### PROBLEM DESCRIPTION
Go through the entries below and copy each line containing the word "that".

(Entries with model source code)
#####
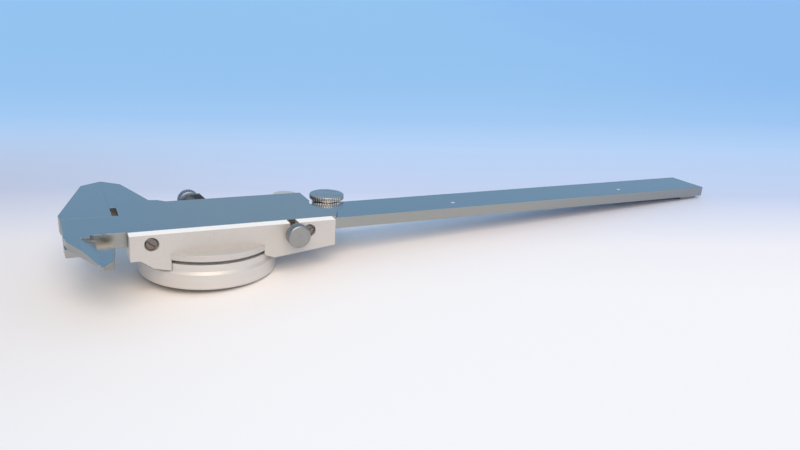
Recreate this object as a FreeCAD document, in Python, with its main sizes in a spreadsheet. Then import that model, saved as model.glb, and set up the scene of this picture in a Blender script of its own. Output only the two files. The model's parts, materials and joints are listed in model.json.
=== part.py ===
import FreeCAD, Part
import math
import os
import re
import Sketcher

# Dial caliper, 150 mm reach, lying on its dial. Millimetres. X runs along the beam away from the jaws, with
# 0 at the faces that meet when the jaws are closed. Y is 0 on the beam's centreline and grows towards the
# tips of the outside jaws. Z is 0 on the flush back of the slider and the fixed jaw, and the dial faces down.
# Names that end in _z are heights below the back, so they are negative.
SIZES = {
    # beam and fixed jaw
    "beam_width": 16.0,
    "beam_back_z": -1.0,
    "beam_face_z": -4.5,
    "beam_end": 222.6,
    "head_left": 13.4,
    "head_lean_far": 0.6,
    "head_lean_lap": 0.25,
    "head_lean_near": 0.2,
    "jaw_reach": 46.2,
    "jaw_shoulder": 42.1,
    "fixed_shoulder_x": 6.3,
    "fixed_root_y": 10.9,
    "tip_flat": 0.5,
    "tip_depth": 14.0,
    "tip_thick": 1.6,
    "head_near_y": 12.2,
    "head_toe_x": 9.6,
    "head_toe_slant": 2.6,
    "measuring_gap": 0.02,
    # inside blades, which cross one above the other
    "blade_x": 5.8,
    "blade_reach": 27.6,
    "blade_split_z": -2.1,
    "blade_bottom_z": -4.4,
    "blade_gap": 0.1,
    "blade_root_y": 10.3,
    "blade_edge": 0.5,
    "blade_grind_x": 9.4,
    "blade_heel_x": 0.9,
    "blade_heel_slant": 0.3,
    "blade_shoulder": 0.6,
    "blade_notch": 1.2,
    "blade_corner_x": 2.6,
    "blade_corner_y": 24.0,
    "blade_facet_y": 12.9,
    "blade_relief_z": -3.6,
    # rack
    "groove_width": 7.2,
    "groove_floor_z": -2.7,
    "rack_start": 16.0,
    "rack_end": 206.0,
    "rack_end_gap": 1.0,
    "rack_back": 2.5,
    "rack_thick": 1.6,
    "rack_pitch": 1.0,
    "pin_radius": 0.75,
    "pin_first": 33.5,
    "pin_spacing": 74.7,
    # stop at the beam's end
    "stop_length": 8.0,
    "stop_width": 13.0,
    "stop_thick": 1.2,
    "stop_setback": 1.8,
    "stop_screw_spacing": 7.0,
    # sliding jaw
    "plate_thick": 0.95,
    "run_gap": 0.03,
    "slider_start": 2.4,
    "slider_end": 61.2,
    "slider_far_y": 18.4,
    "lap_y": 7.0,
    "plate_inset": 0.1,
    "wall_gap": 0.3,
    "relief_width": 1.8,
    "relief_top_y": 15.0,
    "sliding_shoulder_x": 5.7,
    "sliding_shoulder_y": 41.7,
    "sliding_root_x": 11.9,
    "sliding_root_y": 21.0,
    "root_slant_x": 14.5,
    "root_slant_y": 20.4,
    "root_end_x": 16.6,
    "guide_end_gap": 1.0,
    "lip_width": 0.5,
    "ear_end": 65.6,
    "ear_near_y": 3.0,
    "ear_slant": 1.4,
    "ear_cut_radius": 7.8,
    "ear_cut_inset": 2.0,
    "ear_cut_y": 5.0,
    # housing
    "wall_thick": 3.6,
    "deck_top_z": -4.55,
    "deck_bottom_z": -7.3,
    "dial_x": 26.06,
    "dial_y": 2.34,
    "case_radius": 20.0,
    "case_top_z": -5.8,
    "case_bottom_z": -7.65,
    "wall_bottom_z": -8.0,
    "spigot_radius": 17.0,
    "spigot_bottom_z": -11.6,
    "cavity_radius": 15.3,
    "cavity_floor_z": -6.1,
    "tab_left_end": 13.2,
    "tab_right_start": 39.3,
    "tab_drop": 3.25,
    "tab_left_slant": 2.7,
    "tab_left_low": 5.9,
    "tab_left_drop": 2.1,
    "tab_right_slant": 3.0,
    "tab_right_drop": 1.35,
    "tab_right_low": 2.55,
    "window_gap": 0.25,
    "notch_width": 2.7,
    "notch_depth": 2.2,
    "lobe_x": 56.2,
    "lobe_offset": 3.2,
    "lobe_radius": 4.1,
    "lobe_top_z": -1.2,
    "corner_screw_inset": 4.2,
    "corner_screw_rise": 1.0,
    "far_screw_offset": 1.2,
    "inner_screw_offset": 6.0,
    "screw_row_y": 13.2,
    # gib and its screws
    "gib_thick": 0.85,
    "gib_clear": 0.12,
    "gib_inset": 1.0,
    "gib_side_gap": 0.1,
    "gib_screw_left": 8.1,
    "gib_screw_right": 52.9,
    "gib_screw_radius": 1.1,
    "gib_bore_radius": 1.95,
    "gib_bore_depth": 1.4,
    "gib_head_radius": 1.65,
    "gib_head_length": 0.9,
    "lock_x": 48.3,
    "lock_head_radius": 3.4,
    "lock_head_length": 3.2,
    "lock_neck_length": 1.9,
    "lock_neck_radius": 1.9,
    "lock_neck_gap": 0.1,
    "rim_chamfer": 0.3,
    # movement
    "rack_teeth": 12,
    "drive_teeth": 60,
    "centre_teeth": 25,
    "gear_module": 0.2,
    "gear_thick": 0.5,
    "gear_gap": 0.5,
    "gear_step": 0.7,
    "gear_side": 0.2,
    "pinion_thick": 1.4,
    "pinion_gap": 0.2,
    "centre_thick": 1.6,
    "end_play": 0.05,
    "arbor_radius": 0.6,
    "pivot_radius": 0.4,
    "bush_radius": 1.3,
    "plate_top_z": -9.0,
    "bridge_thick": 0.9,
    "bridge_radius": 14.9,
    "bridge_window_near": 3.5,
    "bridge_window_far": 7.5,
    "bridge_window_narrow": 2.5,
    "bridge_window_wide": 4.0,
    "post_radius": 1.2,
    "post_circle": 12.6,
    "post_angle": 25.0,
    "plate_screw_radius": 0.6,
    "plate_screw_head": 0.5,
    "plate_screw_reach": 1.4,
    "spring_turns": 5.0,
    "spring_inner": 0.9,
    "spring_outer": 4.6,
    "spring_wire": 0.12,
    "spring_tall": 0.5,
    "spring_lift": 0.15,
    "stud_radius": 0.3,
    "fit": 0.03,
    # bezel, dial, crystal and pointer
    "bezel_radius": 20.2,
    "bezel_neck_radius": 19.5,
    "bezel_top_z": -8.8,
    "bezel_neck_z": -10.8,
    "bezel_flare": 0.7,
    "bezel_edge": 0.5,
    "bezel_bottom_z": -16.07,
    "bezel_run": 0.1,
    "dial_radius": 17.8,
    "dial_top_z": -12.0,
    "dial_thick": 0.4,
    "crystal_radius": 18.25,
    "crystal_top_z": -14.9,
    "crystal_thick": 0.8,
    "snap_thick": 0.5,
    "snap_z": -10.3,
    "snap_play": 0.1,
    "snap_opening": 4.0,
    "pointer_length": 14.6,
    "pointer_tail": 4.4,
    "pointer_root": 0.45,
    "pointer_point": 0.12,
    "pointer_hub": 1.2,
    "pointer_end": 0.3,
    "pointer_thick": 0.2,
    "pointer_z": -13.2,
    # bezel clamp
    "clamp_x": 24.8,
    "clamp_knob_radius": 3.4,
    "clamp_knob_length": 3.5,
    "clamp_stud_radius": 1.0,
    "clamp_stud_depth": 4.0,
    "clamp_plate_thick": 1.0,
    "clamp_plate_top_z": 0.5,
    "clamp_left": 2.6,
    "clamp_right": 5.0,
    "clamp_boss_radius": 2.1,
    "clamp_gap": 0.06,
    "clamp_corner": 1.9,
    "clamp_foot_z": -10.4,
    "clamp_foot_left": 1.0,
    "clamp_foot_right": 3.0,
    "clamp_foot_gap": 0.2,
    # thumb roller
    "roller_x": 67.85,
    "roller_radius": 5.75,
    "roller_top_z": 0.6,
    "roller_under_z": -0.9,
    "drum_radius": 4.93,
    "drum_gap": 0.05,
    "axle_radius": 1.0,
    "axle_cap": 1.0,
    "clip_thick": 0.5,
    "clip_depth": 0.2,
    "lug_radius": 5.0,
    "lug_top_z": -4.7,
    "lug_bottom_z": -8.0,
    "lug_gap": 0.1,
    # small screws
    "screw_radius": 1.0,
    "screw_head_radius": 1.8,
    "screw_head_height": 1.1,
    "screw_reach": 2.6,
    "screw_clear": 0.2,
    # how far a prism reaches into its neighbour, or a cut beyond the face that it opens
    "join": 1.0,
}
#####
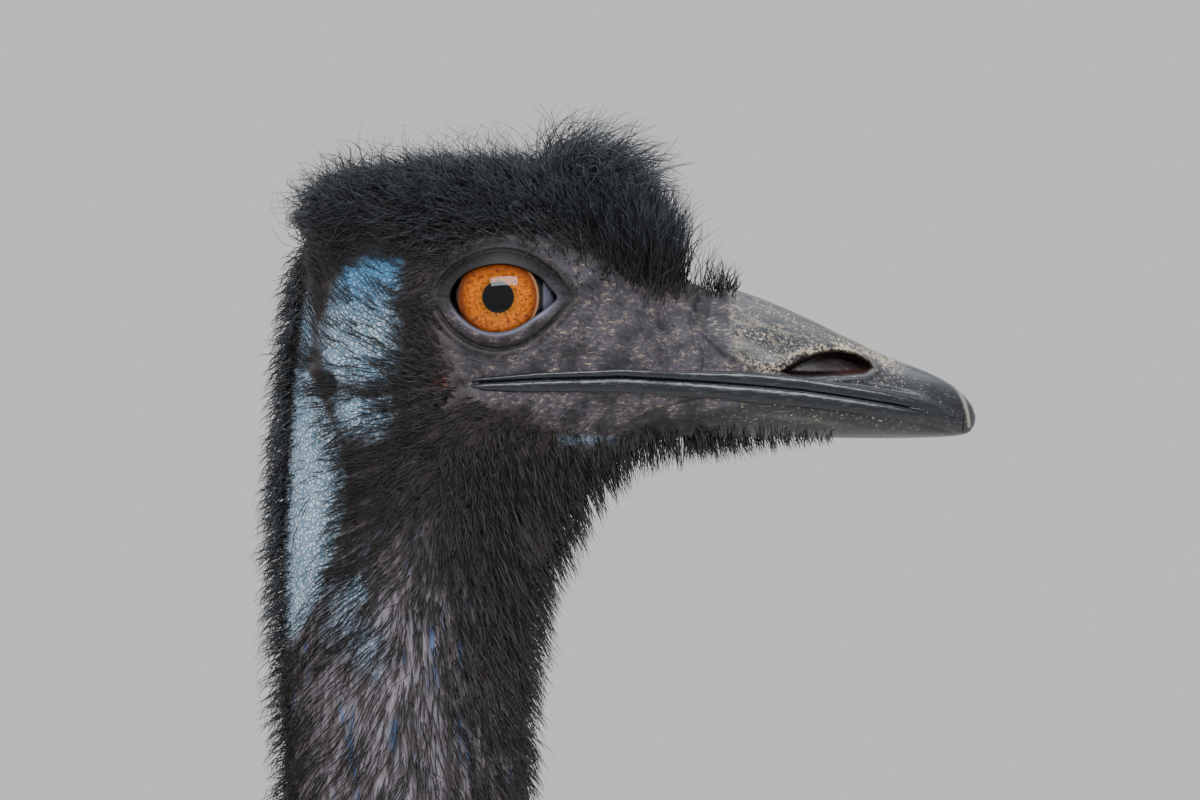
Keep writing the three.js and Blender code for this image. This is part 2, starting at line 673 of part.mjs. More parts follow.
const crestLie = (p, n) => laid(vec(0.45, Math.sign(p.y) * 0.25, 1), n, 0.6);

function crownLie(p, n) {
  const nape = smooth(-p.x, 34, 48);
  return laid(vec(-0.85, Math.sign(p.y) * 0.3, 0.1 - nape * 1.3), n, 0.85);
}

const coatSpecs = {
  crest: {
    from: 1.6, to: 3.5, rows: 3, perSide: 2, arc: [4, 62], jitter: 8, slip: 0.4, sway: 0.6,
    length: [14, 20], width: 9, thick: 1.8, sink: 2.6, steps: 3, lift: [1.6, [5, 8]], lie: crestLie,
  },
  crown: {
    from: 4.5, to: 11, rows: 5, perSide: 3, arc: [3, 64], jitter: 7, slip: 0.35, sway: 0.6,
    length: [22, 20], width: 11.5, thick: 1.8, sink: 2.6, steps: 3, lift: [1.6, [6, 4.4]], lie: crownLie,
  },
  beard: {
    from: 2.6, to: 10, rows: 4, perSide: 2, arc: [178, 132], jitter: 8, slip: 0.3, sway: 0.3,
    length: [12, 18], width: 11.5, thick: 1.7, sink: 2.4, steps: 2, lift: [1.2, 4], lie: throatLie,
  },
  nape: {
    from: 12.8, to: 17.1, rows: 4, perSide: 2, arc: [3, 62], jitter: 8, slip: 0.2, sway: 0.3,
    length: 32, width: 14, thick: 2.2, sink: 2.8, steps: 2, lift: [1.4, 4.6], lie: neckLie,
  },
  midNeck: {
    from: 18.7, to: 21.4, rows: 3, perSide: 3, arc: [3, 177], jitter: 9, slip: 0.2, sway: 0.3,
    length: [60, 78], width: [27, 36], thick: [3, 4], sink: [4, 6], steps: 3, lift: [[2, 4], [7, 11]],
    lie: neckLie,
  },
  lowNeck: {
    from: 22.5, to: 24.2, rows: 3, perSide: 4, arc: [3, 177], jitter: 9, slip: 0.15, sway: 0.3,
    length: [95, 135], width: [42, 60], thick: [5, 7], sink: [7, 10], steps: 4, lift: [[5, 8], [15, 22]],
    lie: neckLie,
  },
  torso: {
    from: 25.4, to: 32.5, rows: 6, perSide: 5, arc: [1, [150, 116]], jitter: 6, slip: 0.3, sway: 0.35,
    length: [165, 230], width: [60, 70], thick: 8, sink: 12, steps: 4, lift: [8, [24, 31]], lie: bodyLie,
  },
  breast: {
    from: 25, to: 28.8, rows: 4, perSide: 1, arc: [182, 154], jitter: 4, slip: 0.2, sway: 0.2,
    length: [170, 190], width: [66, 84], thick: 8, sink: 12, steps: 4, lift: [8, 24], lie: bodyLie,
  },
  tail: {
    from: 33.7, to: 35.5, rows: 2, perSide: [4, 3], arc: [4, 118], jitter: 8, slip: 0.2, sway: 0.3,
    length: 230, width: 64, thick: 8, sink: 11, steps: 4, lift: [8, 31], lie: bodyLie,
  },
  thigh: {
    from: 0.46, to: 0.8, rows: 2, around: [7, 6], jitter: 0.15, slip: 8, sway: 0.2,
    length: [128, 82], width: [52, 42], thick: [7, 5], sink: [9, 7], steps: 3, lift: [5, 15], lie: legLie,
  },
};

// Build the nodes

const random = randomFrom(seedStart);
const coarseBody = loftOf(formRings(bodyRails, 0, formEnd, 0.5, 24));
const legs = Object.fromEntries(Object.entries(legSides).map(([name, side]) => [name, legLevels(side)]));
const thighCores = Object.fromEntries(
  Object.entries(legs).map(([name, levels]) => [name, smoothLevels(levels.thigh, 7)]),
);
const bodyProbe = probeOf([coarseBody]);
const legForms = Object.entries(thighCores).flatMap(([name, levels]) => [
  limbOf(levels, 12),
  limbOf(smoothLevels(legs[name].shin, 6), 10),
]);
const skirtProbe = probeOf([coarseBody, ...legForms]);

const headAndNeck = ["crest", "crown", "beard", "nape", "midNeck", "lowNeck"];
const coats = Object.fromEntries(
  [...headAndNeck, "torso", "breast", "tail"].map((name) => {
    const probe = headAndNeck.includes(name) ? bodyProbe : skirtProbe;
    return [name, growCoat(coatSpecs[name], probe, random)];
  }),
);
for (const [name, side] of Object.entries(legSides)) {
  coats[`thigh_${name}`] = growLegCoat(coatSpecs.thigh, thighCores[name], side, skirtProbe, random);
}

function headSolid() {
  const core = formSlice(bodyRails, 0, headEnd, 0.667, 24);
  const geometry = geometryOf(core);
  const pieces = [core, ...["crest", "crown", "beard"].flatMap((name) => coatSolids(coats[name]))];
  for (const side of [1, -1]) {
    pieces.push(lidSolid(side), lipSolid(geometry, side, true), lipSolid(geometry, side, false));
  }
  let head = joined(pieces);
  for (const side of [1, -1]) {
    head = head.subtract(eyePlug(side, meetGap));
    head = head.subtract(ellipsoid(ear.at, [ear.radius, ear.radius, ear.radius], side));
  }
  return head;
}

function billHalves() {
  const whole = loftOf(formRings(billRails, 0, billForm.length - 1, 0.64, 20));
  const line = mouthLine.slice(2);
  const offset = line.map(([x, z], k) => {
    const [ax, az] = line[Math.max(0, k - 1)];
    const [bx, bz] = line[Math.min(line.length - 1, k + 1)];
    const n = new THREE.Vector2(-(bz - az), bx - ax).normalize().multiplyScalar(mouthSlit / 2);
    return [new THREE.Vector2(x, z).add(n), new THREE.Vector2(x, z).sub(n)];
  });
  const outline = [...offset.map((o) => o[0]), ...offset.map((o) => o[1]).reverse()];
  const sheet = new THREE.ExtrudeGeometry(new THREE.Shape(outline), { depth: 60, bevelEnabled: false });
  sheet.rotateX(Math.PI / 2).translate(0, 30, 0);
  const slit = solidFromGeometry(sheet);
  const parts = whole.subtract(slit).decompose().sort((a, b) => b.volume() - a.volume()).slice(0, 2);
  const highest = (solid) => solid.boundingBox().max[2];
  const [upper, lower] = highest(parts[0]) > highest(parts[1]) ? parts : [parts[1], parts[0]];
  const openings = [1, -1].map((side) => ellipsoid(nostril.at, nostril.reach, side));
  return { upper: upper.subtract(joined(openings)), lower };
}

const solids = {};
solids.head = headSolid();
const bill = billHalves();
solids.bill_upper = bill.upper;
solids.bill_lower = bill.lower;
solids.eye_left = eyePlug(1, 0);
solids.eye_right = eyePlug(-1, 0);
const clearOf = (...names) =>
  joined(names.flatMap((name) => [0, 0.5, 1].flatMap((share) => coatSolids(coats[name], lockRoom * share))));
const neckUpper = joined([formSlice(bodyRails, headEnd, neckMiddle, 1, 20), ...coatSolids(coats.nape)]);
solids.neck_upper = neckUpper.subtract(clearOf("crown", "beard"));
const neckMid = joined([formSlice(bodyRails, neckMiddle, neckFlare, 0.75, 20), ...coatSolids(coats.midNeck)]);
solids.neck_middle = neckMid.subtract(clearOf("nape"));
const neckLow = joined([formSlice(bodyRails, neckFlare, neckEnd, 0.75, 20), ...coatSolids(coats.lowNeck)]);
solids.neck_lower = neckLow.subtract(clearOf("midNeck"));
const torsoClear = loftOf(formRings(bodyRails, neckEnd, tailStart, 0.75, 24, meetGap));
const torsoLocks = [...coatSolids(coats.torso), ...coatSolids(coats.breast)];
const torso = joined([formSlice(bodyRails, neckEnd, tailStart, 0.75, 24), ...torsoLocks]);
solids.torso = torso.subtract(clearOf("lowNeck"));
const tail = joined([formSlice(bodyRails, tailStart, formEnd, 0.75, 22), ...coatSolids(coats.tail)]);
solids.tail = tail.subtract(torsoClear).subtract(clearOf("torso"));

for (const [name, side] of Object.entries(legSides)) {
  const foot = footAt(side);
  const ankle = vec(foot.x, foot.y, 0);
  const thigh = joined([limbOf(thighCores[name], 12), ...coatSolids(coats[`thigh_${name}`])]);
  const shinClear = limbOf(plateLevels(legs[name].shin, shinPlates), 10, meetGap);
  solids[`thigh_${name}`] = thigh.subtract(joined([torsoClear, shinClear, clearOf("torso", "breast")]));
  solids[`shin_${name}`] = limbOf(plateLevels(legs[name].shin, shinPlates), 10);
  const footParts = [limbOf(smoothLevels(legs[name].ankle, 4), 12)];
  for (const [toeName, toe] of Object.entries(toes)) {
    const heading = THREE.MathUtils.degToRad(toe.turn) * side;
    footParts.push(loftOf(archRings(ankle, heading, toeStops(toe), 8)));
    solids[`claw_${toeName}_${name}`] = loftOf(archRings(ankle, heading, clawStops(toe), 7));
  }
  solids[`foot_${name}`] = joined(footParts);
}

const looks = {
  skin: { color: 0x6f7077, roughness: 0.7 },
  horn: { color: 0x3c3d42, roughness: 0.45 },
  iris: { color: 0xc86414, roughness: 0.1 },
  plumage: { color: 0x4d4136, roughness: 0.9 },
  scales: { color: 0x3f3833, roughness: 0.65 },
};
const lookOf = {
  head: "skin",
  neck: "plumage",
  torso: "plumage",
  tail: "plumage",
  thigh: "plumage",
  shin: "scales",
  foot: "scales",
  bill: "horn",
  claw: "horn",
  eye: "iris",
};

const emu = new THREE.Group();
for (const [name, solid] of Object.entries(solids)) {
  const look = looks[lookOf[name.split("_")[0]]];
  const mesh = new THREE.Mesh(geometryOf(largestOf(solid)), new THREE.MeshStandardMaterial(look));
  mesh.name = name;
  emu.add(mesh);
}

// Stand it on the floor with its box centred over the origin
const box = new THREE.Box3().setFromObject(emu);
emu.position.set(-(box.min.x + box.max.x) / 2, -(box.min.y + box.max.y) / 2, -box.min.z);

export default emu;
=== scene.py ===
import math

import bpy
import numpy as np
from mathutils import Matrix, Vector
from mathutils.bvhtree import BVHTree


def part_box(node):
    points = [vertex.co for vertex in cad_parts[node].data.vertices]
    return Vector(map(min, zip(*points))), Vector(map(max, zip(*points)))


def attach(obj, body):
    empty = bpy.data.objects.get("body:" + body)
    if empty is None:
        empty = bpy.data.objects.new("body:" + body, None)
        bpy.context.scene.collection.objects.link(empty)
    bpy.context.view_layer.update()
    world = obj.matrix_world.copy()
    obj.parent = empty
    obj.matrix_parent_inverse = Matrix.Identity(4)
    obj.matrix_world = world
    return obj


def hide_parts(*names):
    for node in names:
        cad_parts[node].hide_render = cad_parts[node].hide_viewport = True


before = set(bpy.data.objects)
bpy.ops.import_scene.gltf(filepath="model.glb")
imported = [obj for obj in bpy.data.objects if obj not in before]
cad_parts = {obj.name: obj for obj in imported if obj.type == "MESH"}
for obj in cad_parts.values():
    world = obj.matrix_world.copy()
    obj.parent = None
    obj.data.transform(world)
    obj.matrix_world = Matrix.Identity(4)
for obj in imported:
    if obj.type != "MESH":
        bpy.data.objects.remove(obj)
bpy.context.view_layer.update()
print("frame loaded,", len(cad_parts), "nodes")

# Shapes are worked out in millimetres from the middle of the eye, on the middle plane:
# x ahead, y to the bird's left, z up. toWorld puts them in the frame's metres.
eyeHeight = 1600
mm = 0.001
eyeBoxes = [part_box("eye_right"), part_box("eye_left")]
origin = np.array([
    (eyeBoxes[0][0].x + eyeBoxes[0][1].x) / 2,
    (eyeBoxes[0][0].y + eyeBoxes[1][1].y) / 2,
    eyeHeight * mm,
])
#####
### EXERCISE RESULT
Recreate this object as a FreeCAD document, in Python, with its main sizes in a spreadsheet. Then import that model, saved as model.glb, and set up the scene of this picture in a Blender script of its own. Output only the two files. The model's parts, materials and joints are listed in model.json.
# 0 at the faces that meet when the jaws are closed. Y is 0 on the beam's centreline and grows towards the
# Names that end in _z are heights below the back, so they are negative.
    # how far a prism reaches into its neighbour, or a cut beyond the face that it opens